GIVEN PROBLEM: Below is a block of data; give all of it again word for word.

GIVEN MATERIAL:
....

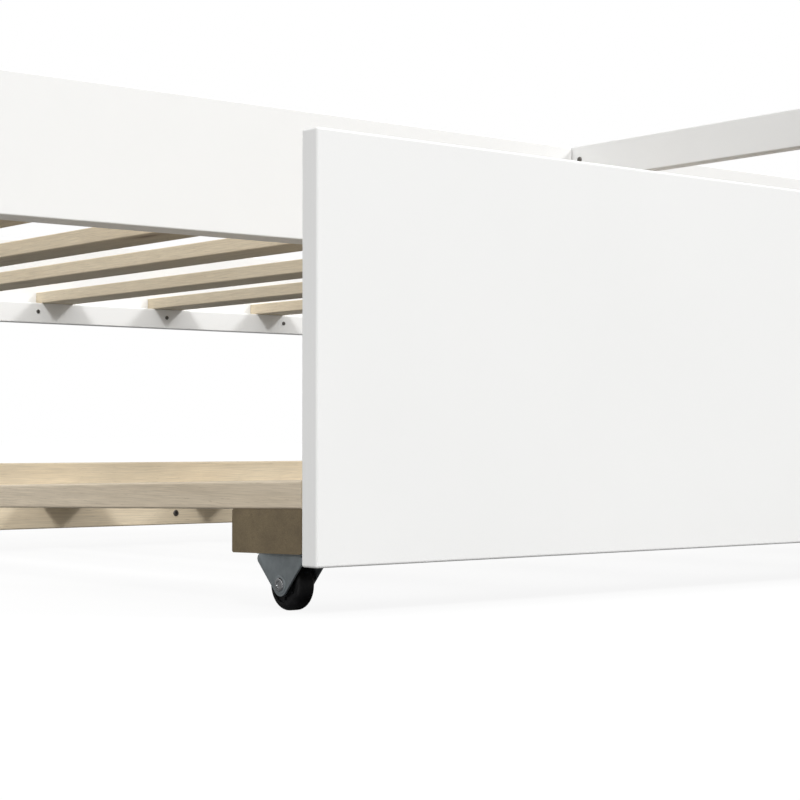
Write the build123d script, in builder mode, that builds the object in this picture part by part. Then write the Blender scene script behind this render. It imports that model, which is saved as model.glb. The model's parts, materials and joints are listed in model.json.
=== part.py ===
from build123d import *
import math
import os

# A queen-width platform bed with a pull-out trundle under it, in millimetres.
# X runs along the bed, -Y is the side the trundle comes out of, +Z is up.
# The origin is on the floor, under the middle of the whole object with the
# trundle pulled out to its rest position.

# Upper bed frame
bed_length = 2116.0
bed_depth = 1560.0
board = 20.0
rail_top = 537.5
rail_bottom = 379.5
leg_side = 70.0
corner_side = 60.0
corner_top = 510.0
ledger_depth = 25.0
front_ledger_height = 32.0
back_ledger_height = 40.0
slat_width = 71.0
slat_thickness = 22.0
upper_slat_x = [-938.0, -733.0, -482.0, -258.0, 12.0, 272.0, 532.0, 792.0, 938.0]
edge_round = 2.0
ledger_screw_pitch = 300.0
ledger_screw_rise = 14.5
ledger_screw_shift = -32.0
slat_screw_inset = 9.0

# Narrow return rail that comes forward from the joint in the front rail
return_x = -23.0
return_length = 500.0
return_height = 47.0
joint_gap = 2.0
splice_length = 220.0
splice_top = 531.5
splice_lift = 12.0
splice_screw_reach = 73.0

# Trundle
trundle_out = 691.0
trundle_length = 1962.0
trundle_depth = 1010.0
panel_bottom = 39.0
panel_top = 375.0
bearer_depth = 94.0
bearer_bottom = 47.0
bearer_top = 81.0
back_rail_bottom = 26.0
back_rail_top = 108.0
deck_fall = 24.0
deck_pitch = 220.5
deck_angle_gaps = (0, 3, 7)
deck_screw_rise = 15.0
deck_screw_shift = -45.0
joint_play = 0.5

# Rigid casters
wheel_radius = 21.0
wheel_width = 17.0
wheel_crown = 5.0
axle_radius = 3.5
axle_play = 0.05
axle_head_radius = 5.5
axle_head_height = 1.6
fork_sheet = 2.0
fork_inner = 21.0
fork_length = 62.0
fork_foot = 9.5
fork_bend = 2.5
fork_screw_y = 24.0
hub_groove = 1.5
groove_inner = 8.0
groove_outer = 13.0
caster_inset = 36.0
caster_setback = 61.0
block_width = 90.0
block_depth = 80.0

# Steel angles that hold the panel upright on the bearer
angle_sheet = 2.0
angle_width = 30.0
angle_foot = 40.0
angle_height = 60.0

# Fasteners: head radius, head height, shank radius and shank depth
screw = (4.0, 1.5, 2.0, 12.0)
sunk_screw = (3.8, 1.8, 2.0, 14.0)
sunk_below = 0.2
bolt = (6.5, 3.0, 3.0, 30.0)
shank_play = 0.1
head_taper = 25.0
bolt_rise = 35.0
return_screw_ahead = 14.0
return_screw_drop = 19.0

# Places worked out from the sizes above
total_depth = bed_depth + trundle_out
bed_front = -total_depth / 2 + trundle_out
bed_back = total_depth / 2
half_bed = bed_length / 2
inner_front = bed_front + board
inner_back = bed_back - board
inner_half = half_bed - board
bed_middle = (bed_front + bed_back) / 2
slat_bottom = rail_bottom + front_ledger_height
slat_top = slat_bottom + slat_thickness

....

REPLY:
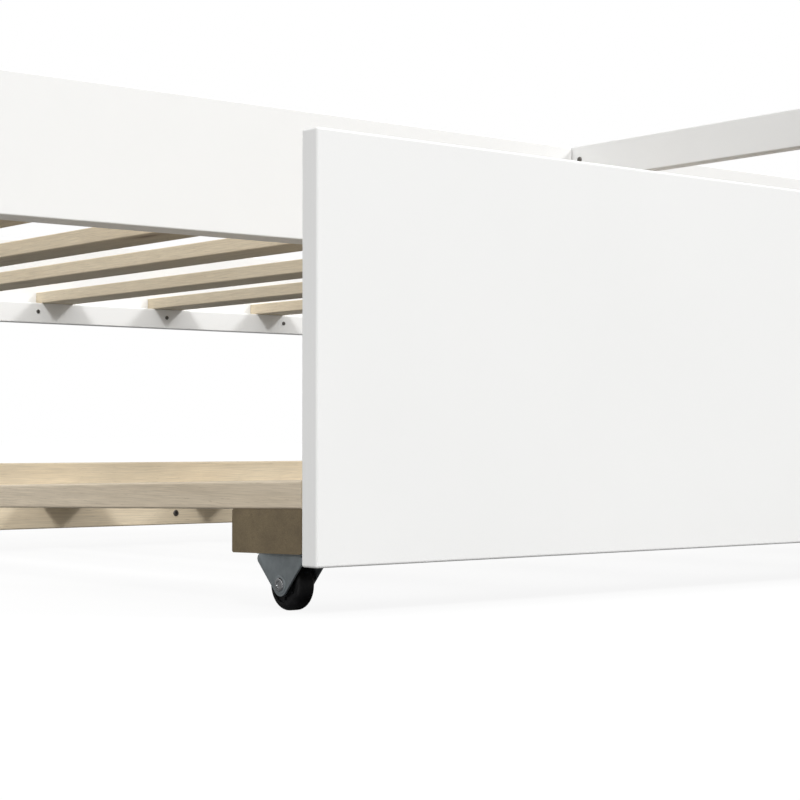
Write the build123d script, in builder mode, that builds the object in this picture part by part. Then write the Blender scene script behind this render. It imports that model, which is saved as model.glb. The model's parts, materials and joints are listed in model.json.
=== part.py ===
from build123d import *
import math
import os

# A queen-width platform bed with a pull-out trundle under it, in millimetres.
# X runs along the bed, -Y is the side the trundle comes out of, +Z is up.
# The origin is on the floor, under the middle of the whole object with the
# trundle pulled out to its rest position.

# Upper bed frame
bed_length = 2116.0
bed_depth = 1560.0
board = 20.0
rail_top = 537.5
rail_bottom = 379.5
leg_side = 70.0
corner_side = 60.0
corner_top = 510.0
ledger_depth = 25.0
front_ledger_height = 32.0
back_ledger_height = 40.0
slat_width = 71.0
slat_thickness = 22.0
upper_slat_x = [-938.0, -733.0, -482.0, -258.0, 12.0, 272.0, 532.0, 792.0, 938.0]
edge_round = 2.0
ledger_screw_pitch = 300.0
ledger_screw_rise = 14.5
ledger_screw_shift = -32.0
slat_screw_inset = 9.0

# Narrow return rail that comes forward from the joint in the front rail
return_x = -23.0
return_length = 500.0
return_height = 47.0
joint_gap = 2.0
splice_length = 220.0
splice_top = 531.5
splice_lift = 12.0
splice_screw_reach = 73.0

# Trundle
trundle_out = 691.0
trundle_length = 1962.0
trundle_depth = 1010.0
panel_bottom = 39.0
panel_top = 375.0
bearer_depth = 94.0
bearer_bottom = 47.0
bearer_top = 81.0
back_rail_bottom = 26.0
back_rail_top = 108.0
deck_fall = 24.0
deck_pitch = 220.5
deck_angle_gaps = (0, 3, 7)
deck_screw_rise = 15.0
deck_screw_shift = -45.0
joint_play = 0.5

# Rigid casters
wheel_radius = 21.0
wheel_width = 17.0
wheel_crown = 5.0
axle_radius = 3.5
axle_play = 0.05
axle_head_radius = 5.5
axle_head_height = 1.6
fork_sheet = 2.0
fork_inner = 21.0
fork_length = 62.0
fork_foot = 9.5
fork_bend = 2.5
fork_screw_y = 24.0
hub_groove = 1.5
groove_inner = 8.0
groove_outer = 13.0
caster_inset = 36.0
caster_setback = 61.0
block_width = 90.0
block_depth = 80.0

# Steel angles that hold the panel upright on the bearer
angle_sheet = 2.0
angle_width = 30.0
angle_foot = 40.0
angle_height = 60.0

# Fasteners: head radius, head height, shank radius and shank depth
screw = (4.0, 1.5, 2.0, 12.0)
sunk_screw = (3.8, 1.8, 2.0, 14.0)
sunk_below = 0.2
bolt = (6.5, 3.0, 3.0, 30.0)
shank_play = 0.1
head_taper = 25.0
bolt_rise = 35.0
return_screw_ahead = 14.0
return_screw_drop = 19.0

# Places worked out from the sizes above
total_depth = bed_depth + trundle_out
bed_front = -total_depth / 2 + trundle_out
bed_back = total_depth / 2
half_bed = bed_length / 2
inner_front = bed_front + board
inner_back = bed_back - board
inner_half = half_bed - board
bed_middle = (bed_front + bed_back) / 2
slat_bottom = rail_bottom + front_ledger_height
slat_top = slat_bottom + slat_thickness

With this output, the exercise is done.